Gorman is normally a solid reporter; but either she did not perform due diligence and let herself be snookered, or her editors stepped in to ensure her story was consonant with the image Petraeus and the Establishment wish to create for Morell.
Before her “rare” interview with Morell, Gorman should have taken a close look at former CIA Director George Tenet’s memoir, At the Center of the Storm, to learn what Tenet says about Morell’s record during the last decade’s dark days of misleading and dishonest intelligence.
In Tenet’s personal account of the CIA’s failures around 9/11 and the Iraq War, Morell Tenet’s former executive assistant is generally treated kindly, but Tenet puts Morell at the center of two key fiascoes: he “coordinated the CIA review” of Secretary of State Colin Powell’s infamous Feb. 5, 2003 address to the United Nations and he served as the regular CIA briefer to President George W. Bush.
Putting Access Before Honesty
So, Morell was there as Bush blew off early CIA warnings about the possibility of al-Qaeda leader Osama bin Laden being “determined to strike in the US” and while Bush and his neoconservative inner circle were concocting intelligence to justify invading Iraq.
Tenet credits Morell with suggesting to analysts that they prepare a report on the terrorist threat, which became the President’s Daily Brief that was handed to Bush on Aug. 6, 2001, at his ranch in Crawford, Texas. Bush brushed aside the warning with a reported comment to the CIA briefer, “all right, you’ve covered your ass,” and went off fishing.
Though Tenet said Morell got along well with Bush, it appears the President didn’t pay much heed to any CIA information coming from Morell, at least not anything that went against what Bush wanted to hear nor did Morell seem to risk offending the President by pushing these contrary points.
After the Aug. 6 PDB was delivered, Tenet wrote that he needed to follow it up, and did so with a trip to Crawford 11 days later, when Tenet remembers Bush driving him around in a pickup truck as Tenet made “small talk about the flora and fauna.”
Morell also was the CIA briefer with Bush in Florida on the morning of 9/11 when news arrived about the attacks on New York City’s Twin Towers.

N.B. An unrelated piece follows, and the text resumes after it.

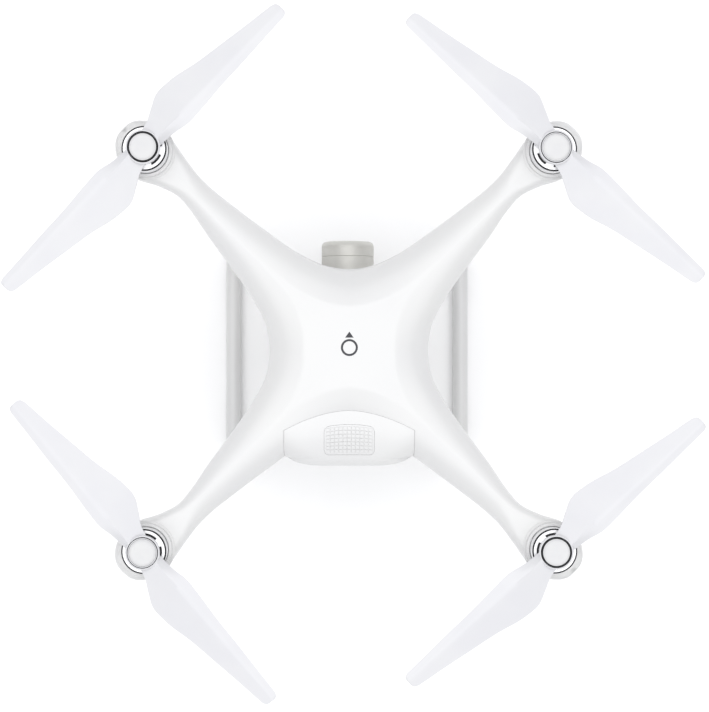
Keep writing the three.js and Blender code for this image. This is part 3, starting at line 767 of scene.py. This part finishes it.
def propeller(at, level, angle, turn, cells=56, across=18):
    """Two blades as one bent plate with a crest along each, and a hub ring."""
    bm = bmesh.new()
    bmesh.ops.create_cube(bm, size=2)
    lengthwise = [e for e in bm.edges if abs(e.verts[0].co.x - e.verts[1].co.x) > 1]
    bmesh.ops.subdivide_edges(bm, edges=lengthwise, cuts=2 * cells - 1, use_grid_fill=True)
    crosswise = [e for e in bm.edges if abs(e.verts[0].co.y - e.verts[1].co.y) > 1]
    bmesh.ops.subdivide_edges(bm, edges=crosswise, cuts=across - 1, use_grid_fill=True)
    tip = BLADE[-1][0]
    for vert in bm.verts:
        side = math.copysign(1, vert.co.x)
        number = abs(vert.co.x) * (len(BLADE) - 1)
        trailing, leading, thick = [line(number) for line in BLADE_LINES]
        u = trailing.x
        share = (math.sin(vert.co.y * side * turn * math.pi / 2) + 1) / 2
        centre = min(u / 10, 1)
        chord = leading.y + (trailing.y - leading.y) * share
        chord = chord * centre + (share * 2 - 1) * 7 * (1 - centre)
        pitch = math.radians(15 + (6 - 15) * u / tip) * min(u / 24, 1)
        crest_share = (CREST - leading.y) / (trailing.y - leading.y)
        beyond = (share - crest_share) / (1 - crest_share)
        lift = share / crest_share if share < crest_share else 1 - 0.72 * beyond
        top = thick.y * (0.1 + 0.95 * lift)
        bottom = -thick.y * 0.35 * (1 - (2 * share - 1) ** 2)
        z = level - chord * math.tan(pitch) + (top if vert.co.z > 0 else bottom)
        vert.co = (side * u, side * chord * turn, z)
    hub_low, hub_high = level - 2.9, level + 5.1
    hub = lathe([(5, hub_low), (9.6, hub_low), (9.9, hub_low + 0.5), (10.5, hub_high - 0.9),
        (10.2, hub_high - 0.3),
                 (9.7, hub_high), (5, hub_high)])
    bore = lathe([(0, hub_low - 4), (9.5, hub_low - 4), (9.5, hub_high + 4), (0, hub_high + 4)])
    outward(bm)
    whole = worked(bm, add(hub), cut(bore))
    bmesh.ops.rotate(whole, verts=whole.verts, cent=(0, 0, 0),
        matrix=Matrix.Rotation(math.radians(angle), 3, "Z"))
    bmesh.ops.translate(whole, verts=whole.verts, vec=(*at, 0))
    return whole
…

Later, Bush told Morell “that if we [the CIA] learned anything definitive about the attack, he wanted to be the first to know,” Tenet wrote, adding:
“Wiry, youthful looking, and extremely bright, Mike speaks in staccato-like bursts that get to the bottom line very quickly. He and George Bush had hit it off almost immediately. In a crisis like this, Mike was the perfect guy for us to have by the commander-in-chief’s side.”

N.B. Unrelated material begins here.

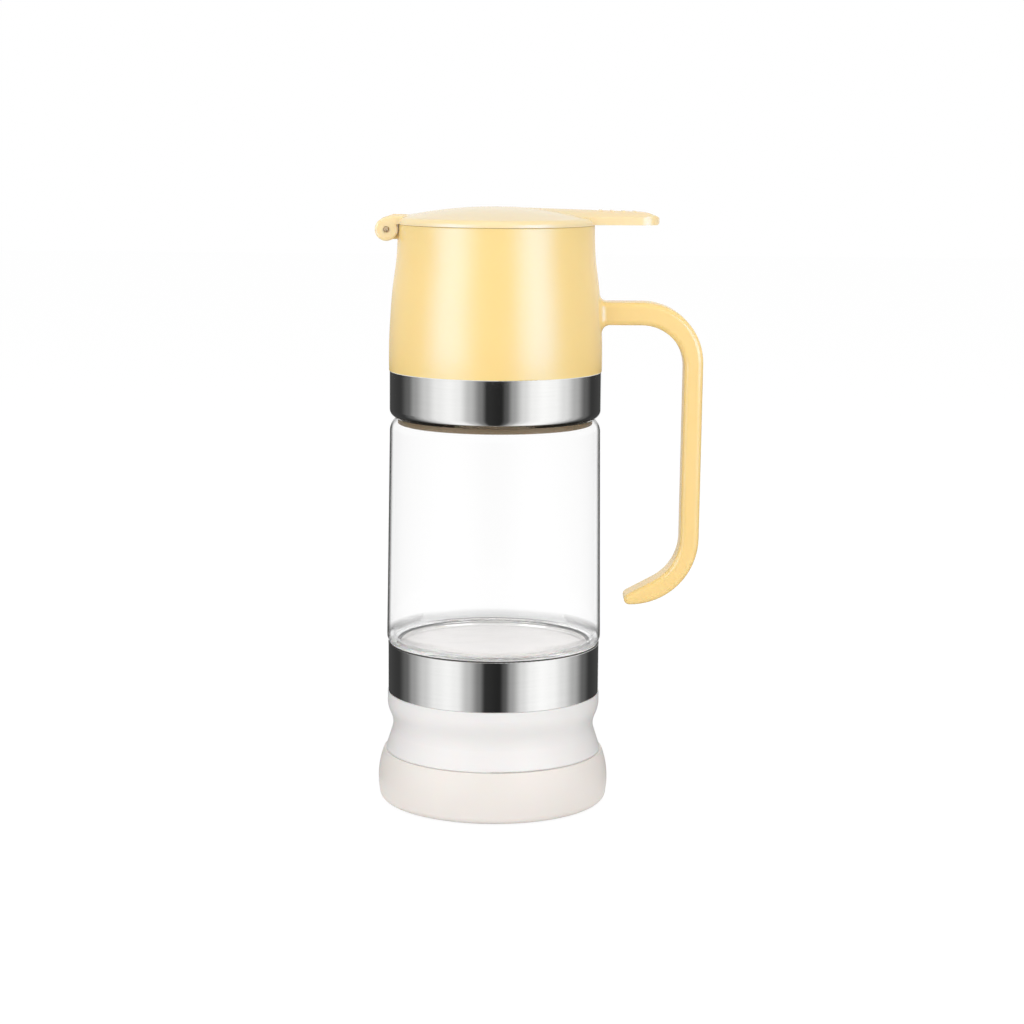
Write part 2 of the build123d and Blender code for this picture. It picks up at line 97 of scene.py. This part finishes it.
def new_material(name):
    """An empty node material and the Signal that starts its nodes."""
    made = bpy.data.materials.new(name)
    made.use_nodes = True
    made.node_tree.nodes.clear()
    return made, Signal(made.node_tree)


def close_tree(tree, kind, shader):
    """Links a shader to the output of a material, a lamp or the world."""
    output = tree.nodes.new(kind)
    tree.links.new(shader.socket, output.inputs["Surface"])


def close_material(made, shader):
    """Links a shader to the material's output."""
    close_tree(made.node_tree, "ShaderNodeOutputMaterial", shader)
    return made


def place(start):
    """Position on the piece, in metres."""
    return start.node("ShaderNodeTexCoord", output="Object")


def height_of(start):
    """Height on the piece, in metres."""
    return start.node("ShaderNodeSeparateXYZ", None, {"Vector": place(start)}, output="Z")


def scaled(start, scale):
    """Position on the piece, multiplied along each axis."""
    return start.node("ShaderNodeMapping", {"vector_type": "POINT"},
                      {"Vector": place(start), "Scale": scale})


def noise(start, scale, detail=3.0):
    """Noise over the piece, 0 to 1. The scale is in cells a metre along each axis."""
    return start.node("ShaderNodeTexNoise", None, {
        "Vector": scaled(start, scale), "Scale": 1.0, "Detail": detail, "Roughness": 0.5})


def mixed(start, amount, low, high):
    """Colour between two colours, each given as numbers or as a Signal."""
    low, high = (end if isinstance(end, Signal) else (*end, 1) for end in (low, high))
    return start.node("ShaderNodeMix", {"data_type": "RGBA"},
                      {"Factor": amount, "A": low, "B": high}, output="Result")


def fade(value, first, last):
    """0 up to first, 1 from last on, straight between them; last may be the lower one."""
    return value.node("ShaderNodeMapRange", None,
                      {"Value": value, "From Min": first, "From Max": last})


def mix_shaders(amount, low, high):
    """One shader turning into another as the amount goes from 0 to 1."""
    return amount.node("ShaderNodeMixShader", None, {0: amount, 1: low, 2: high})


def bump(start, height, depth):
    """Normal of a surface raised by height, 0 to 1, times a depth in metres."""
    return start.node("ShaderNodeBump", None,
                      {"Strength": 1.0, "Distance": depth, "Height": height})


def honey_plastic(name, low, high, roughness):
    """Glossy moulded plastic: a cloud of two yellows, a faint uneven gloss and orange peel."""
    made, start = new_material(name)
    cloud = noise(start, (22, 22, 14))
    peel = noise(start, (900, 900, 900), detail=2.0)
    shader = start.node("ShaderNodeBsdfPrincipled", None, {
        "Base Color": mixed(start, cloud, low, high),
        "Roughness": roughness + 0.06 * noise(start, (70, 70, 40)),
        "IOR": 1.5,
        "Subsurface Weight": 0.25,
        "Subsurface Scale": 0.004,
        "Subsurface Radius": (1.0, 0.7, 0.35),
        "Normal": bump(start, peel, depth=0.000012)})
    return close_material(made, shader)


def polished_steel(name, tint, roughness, shade_top=None):
    """Mirror-polished steel with faint lines drawn round it.

    Below shade_top its colour is painted dark: a painted reflection of the dark collar under it."""
    made, start = new_material(name)
    lines = noise(start, (30, 30, 9000), detail=2.0)
    smear = noise(start, (60, 60, 900))
    colour = mixed(start, smear, [0.94 * c for c in tint], tint)
    # Painted reflection: below shade_top the colour turns to the collar's dark, as if the band
    # mirrored it
    if shade_top:
        collar_shade = (0.17, 0.135, 0.09)
        shade_blend = 0.0005
        shaded = fade(height_of(start), shade_top, shade_top - shade_blend)
        colour = mixed(start, shaded, colour, collar_shade)
    shader = start.node("ShaderNodeBsdfPrincipled", None, {
        "Base Color": colour,
        "Metallic": 1.0,
        "Roughness": roughness + 0.02 * smear,
        "Normal": bump(start, lines, depth=0.0000004)})
    return close_material(made, shader)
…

However, it appears Morell was not willing to risk his rapport with Bush by challenging the President’s desire to pivot from retaliatory strikes against Afghanistan to a full-scale invasion of Iraq based on false and misleading intelligence.

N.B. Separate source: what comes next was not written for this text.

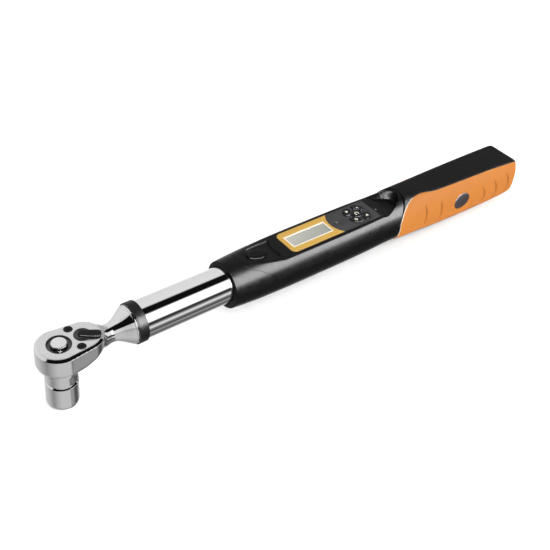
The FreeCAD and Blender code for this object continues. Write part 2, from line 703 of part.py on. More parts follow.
GRIP_MID_Z = -2.0


def section_point(angle, half, top, side_top, bottom, power):
    """Place (y, z) on a grip section: elliptical sides cut by a nearly flat top, squarer below."""
    c, s = math.cos(angle), math.sin(angle)
    if s < 0:
        tall = GRIP_MID_Z - bottom
        reach = ((abs(c) / half) ** power + (abs(s) / tall) ** power) ** (-1 / power)
        return reach * c, GRIP_MID_Z + reach * s
    tall = side_top - GRIP_MID_Z
    reach = 1 / math.hypot(c / half, s / tall)
    if reach * s > top - GRIP_MID_Z:
        reach = (top - GRIP_MID_Z) / s
    return reach * c, GRIP_MID_Z + reach * s


def section_wire(station, half, top, side_top, bottom, power, inset):
    """Closed smooth curve round the grip at one station."""
    poles = []
    for i in range(SECTION_POLES):
        angle = 2 * math.pi * (i + 0.5) / SECTION_POLES
        y, z = section_point(angle, half - inset, top - inset, side_top - inset, bottom + inset, power)
        poles.append(Vector(station, y * POLE_SWELL, GRIP_MID_Z + (z - GRIP_MID_Z) * POLE_SWELL))
    curve = Part.BSplineCurve()
    curve.buildFromPoles(poles, True, 3)
    return Part.Wire(curve.toShape())


def grip_solid(inset, x_end=None):
    """Grip's outer form, or a smaller copy of it."""
    wires = [section_wire(*row, inset) for row in GRIP_SECTIONS if x_end is None or row[0] <= x_end]
    return Part.makeLoft(wires, True, False)


def panel_plan(side, gap):
    """Plan outline of one side panel, from its top edge outwards."""
    edge = [
        (GRIP_REACH[0], 15), (346, 15.2), (358, 12.4), (366, 11.3), (373, 11.6),
        (382, 13.2), (400, 14.2), (424, 14.9), (468, 15.9), (GRIP_REACH[1], 17.8),
    ]
    lean = PANEL_LEAN if side > 0 else 0
    points = [(x, side * (y + lean + gap)) for x, y in edge]
    points += [(GRIP_REACH[1], side * 30), (GRIP_REACH[0], side * 30)]
    return polygon_prism(points, (0, 30))


def panel_region(side, gap):
    """Everything one side panel takes from the grip's skin."""
    lower = box(GRIP_REACH, sorted((side * (16.2 + gap), side * 30)), (-30, 0.001))
    region = panel_plan(side, gap).fuse(lower)
    edge = [(PANEL_FRONT_X, -30), (PANEL_FRONT_X, 8), (339.5, 13), (345, 18), (353, 22), (356, 30)]
    front = [(x + gap, z) for x, z in edge] + [(GRIP_REACH[1], 30), (GRIP_REACH[1], -30)]
    return region.common(side_prism(front, (-30, 30)))


def badge(side, grow, depth):
    """Plain oval inset in a side panel."""
    y = side * 24.0
    oval = Part.Ellipse(Vector(BADGE_X, 0, 0), BADGE_SIZE[0] + grow, BADGE_SIZE[1] + grow).toShape()
    oval.rotate(Vector(BADGE_X, 0, 0), Vector(1, 0, 0), 90)
    prism = Part.Face(Part.Wire(oval)).extrude(Vector(0, -side * depth, 0))
    prism.translate(Vector(0, y, BADGE_Z))
    return prism


def battery_bay():
    """Room for the cells, open downwards."""
    half = DOOR_HALF - 0.2
    return box((DOOR_X[0] - 4, DOOR_X[1] + 1), (-half, half), (DOOR_INNER_Z - 0.05, -2.5))


def front_lip():
    """Space kept for the housing's tail, in plan a curve across the tool."""
    return plan_curve(HOUSING_X[1] - 1.7, -TAIL_CURVE, 250)


def largest_solid(shape):
    """The main solid, without the slivers that crossing cuts leave beside it."""
    return max(shape.Solids, key=lambda solid: solid.Volume)


def grip_body(outside, inner):
    """Moulded handle with seats for the side panels, the spine and the cells."""
    spine_bore = rod(SPINE_R + 0.1, (300, SPINE_X[1] + 0.5), 0, SPINE_Z)
    door_half = DOOR_HALF + 0.2
    door_seat = box((DOOR_X[0] - 0.2, DOOR_X[1] + 0.2), (-door_half, door_half), (-30, DOOR_INNER_Z))
    cut_away = [front_lip(), spine_bore, battery_bay(), door_seat]
    for side in (1, -1):
        cut_away.append(panel_region(side, 0).cut(inner))
    hollow = grip_solid(4.0).common(box((345, SPINE_X[1] - 6), (-30, 30), (-30, 30)))
    ribs = [box((x, x + 4), (-30, 30), (-30, 30)) for x in (366, 392)]
    moulded = outside.cut(cut_away + [hollow.cut(ribs)])
    return largest_solid(moulded)


def grip_panel(outside, inner, side):
    """Soft coloured side panel."""
    skin = outside.cut(inner).common(panel_region(side, 0.05))
    return skin.cut([front_lip(), badge(side, 0.1, 2.4)])


def badge_inset(outside, side):
    """Oval inset, a little below the panel's surface."""
    return badge(side, 0, 2.4).common(outside)


def battery_door(outside):
    """Cover of the battery bay, following the grip's underside."""
    return outside.common(box(DOOR_X, (-DOOR_HALF, DOOR_HALF), (-30, DOOR_INNER_Z)))


def battery_tray():
    """Open-bottomed liner of the bay."""
    outer = box((DOOR_X[0] - 3.9, DOOR_X[1] + 0.9), (-DOOR_HALF + 0.3, DOOR_HALF - 0.3), (-10, -2.6))
    inner = box((DOOR_X[0] - 2.9, DOOR_X[1] - 0.1), (-30, 30), (-30, -3.6))
    return outer.cut(inner)


def batteries():
    """Two cells side by side, pointing opposite ways."""
    cells = []
    start = DOOR_X[0] + 1.6
    for side in (1, -1):
        y = side * 7.3
        can = rod(CELL_R, (start, start + CELL_LENGTH), y, -11.2)
        tip = (start + CELL_LENGTH, start + CELL_LENGTH + 1) if side > 0 else (start - 1, start)
        cells.append(can.fuse(rod(2.6, tip, y, -11.2)))
    return Part.makeCompound(cells)


def battery_contacts():
    """Spring coil and flat plate at each end of each cell."""
    pieces = []
    start, end = DOOR_X[0] + 1.6, DOOR_X[0] + 1.6 + CELL_LENGTH
    for side in (1, -1):
        y = side * 7.3
        plates = (DOOR_X[0] - 2.8, DOOR_X[1] - 0.6)
        for x in plates:
            pieces.append(box((x, x + 0.4), (y - 5.5, y + 5.5), (-17.5, -5.5)))
        coil_span = (plates[0] + 0.4, start) if side > 0 else (end, plates[1])
        count = 3
        step = (coil_span[1] - coil_span[0]) / count
        for i in range(count):
            x = coil_span[0] + step * (i + 0.5)
            pieces.append(Part.makeTorus(3.4, step / 2 - 0.06, Vector(x, y, -11.2), Vector(1, 0, 0)))
    return Part.makeCompound(pieces)


# ---- build ----
save("ratchet_head", ratchet_head())
save("cover_plate", cover_plate())
save("cover_screws", cover_screws())
save("drive_gear", drive_gear())
save("quick_release_button", quick_release_button())
save("release_spring", release_spring())
save("detent_ball", detent_ball())
save("pawl", pawl())
save("reversing_lever", reversing_lever())
save("lever_plunger", lever_plunger())
save("plunger_spring", plunger_spring())
save("socket", socket())

save("torque_tube", torque_tube())
save("neck_ring", neck_ring())
save("beam_pin", beam_pin())
save("flex_beam", flex_beam())
save("strain_gauges", strain_gauges())
save("sensor_lead", sensor_lead())
save("rear_plug", rear_plug())
save("spine", spine())

housing = shell()
save("front_collar", front_collar(housing))
save("main_housing", main_housing(housing))
save("bottom_cover", bottom_cover(housing))
save("bottom_screws", cover_screws_bottom())
save("indicator_lens", indicator_lens())
save("display_bezel", display_bezel())
save("window_trim", window_trim())
save("display_window", display_window())
save("lcd_module", lcd_module())
save("control_panel", control_panel())
for key_name in KEYS:
    save(f"key_{key_name}", key(key_name))
save("keypad_membrane", keypad_membrane())
save("circuit_board", circuit_board())
save("buzzer", buzzer())
save("status_leds", status_leds())

grip_outer = grip_solid(0)
grip_inner = grip_solid(PANEL_DEPTH)
save("grip_body", grip_body(grip_outer, grip_inner))
for side_name, side_sign in (("left", 1), ("right", -1)):
    save(f"grip_panel_{side_name}", grip_panel(grip_outer, grip_inner, side_sign))
    save(f"badge_{side_name}", badge_inset(grip_outer, side_sign))
save("battery_door", battery_door(grip_outer))
save("battery_tray", battery_tray())
save("batteries", batteries())
save("battery_contacts", battery_contacts())
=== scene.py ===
"""Looks of an electronic torque wrench, built round its CAD frame.

Pieces are drawn in millimetres with heights from the tube's centre line, and build() turns them into
metres in the frame: +X along the tool from the drive axis, +Z up towards the display.
"""
import json
import math

import bmesh
import bpy
import numpy as np
from mathutils import Matrix, Vector

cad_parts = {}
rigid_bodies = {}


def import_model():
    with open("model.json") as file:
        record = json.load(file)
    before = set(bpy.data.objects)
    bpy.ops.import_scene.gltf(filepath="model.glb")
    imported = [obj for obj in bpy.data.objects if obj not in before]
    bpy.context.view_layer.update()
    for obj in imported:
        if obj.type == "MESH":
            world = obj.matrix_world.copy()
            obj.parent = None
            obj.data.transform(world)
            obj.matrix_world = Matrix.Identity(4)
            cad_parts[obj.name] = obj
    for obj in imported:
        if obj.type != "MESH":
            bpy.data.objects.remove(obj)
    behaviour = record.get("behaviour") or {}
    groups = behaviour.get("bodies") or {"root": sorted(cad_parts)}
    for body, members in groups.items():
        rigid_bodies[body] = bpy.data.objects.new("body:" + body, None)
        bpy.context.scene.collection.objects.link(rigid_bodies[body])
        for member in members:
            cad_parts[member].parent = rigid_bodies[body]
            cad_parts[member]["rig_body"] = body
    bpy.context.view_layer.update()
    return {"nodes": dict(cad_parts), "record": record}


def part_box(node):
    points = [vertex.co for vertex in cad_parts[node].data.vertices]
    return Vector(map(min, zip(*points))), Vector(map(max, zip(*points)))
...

Tenet also described Morell’s role in organizing the review of the “intelligence” that went into Powell’s speech, which let slip the dogs of war by presenting a thoroughly deceptive account of the Iraqi threat, what Powell later called a “blot” on his record.
Though the CIA embraced many of Powell’s misleading assertions, Tenet recounted one exchange in which Morell stood up to John Hannah, an aide to Vice President Dick Cheney, regarding Iraq’s alleged efforts to obtain yellowcake uranium from Niger.
“Hannah asked Mike Morell, who was coordinating the review of the speech for CIA, why the Niger uranium story wasn’t in the latest draft,” Tenet wrote. “‘Because we don’t believe it,’ Mike told him. ‘I thought you did,’ Hannah said. After much wrangling and precious time lost in explaining our doubts, Hannah understood why we believed it was inappropriate for Colin to use the Niger material in his speech.”
Despite that one pushback, the CIA analysts mostly bent to pressures coming from the White House for an alarmist treatment of allegations about the “weapons of mass destruction,” which turned out not to be in Iraq.
Of the CIA’s finished intelligence product, it was reportedly the PDB delivered by Morell that most exaggerated the danger.